A couple of weeks at a health spa can recharge your body and reset your mind to living healthier.
But then you have to go back to work, 9 to 5, mostly sitting at your desk. You just can’t seem to fit into your schedule your fading resolve to increase your exercise routine.
One way to fit at least some of your exercising around your work schedule is to do limited to moderate exercise during the workday.
The U.S. surgeon general recommends a minimum of 30 minutes of moderate activity five days a week. Unfortunately, most Americans don’t come anywhere near that level of activity. Exercise physiologists and fitness experts suggest that getting at least some activity into an otherwise sedentary office job can bring significant health benefits.
Keli Calabrese, an exercise physiologist and spokesman for the American Council on Exercise, told WebMD that she advocates 60-second or 10-minute bursts of aerobic exertion. "This is cardio -- if you get in your [target] heart rate zone," she said. Improving your heart’s variability – its ability to jump from resting to "pumped" -- has been shown to increase longevity and decrease heart disease risk.
Calabrese’s ideas include doing a minute’s worth of jumping jacks or running in place for 60 seconds. Sit at your desk and pump both arms over your head for 30 seconds, then rapidly tap your feet on the, mimicking a more aggressive football drill, for another 30 seconds. Even taking the stairs can boost your cardio, especially if you take them two at a time.
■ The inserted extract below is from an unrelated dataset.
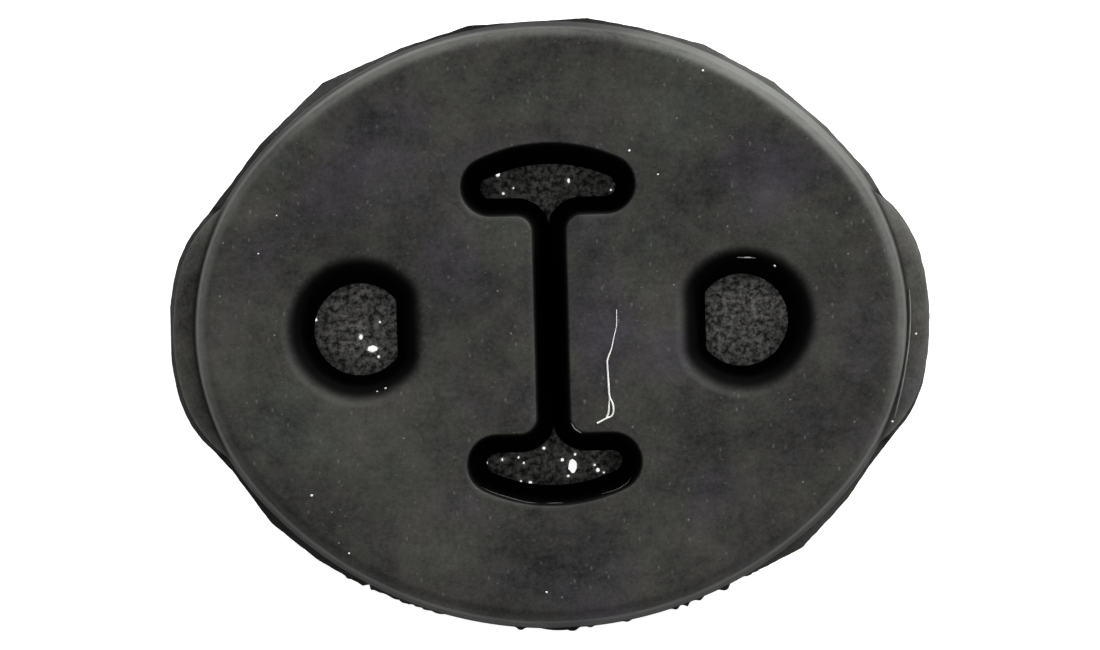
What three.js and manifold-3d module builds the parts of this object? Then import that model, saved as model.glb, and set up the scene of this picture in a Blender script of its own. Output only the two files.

TheWashington Postdid a feature in September 2011 comparing various office exercises, ranking them for being difficult, sweaty and humiliating. Not surprisingly, the more effective exercises ranked higher for the difficult and sweat factors, not a plus if you have to go right back to work at your desk. The humiliation factor ranked higher on many of the exercises even if the sweat factor was low. Doing exercises at your desk is going to draw stares – unless you can get co-workers to join you.
A less noticeable but still effective workout is just to walk more.
Tim Church, an exercise researcher at Pennington Biomedical Research Center in Baton Rouge, co-authored a study that found Americans are more than 100 calories less per day in the workplace than was true a few decades ago when not as many jobs were confined to a desk. But he said the answer might not be in office exercises to improve workplace fitness. His solution was for workers to use a pedometer to measure how far they walk in a day, or how far they don’t walk. Research suggests people should walk around 10,000 steps or about five miles per day. Yet the average American walks just a tad more than 6,000 steps or three miles in a day. If you walk fewer than 5,000 steps per day, you fall into the category of sedentary.
An increase of only 2,000 to 2,500 steps per day can lead to modest improvements in weight and blood pressure. Just buying a pedometer and using it can prompt a person to increase the number of steps by more than 2,100 steps and increase overall physical activity by nearly 87 percent, according to a review published in the Journal of the American Medical Association in 2007.
You can walk during lunch to increase your walking mileage, or simply park farther from the office, get off the bus of train a stop early, and use the stairs more often. Rather than meet someone at a conference table, arrange a walking meeting.
The important thing is to get off your chair and do something. You will likely improve your health in incremental steps, and even encourage yourself to make the time you didn’t think you had to take even bigger steps in a weekly exercise routine.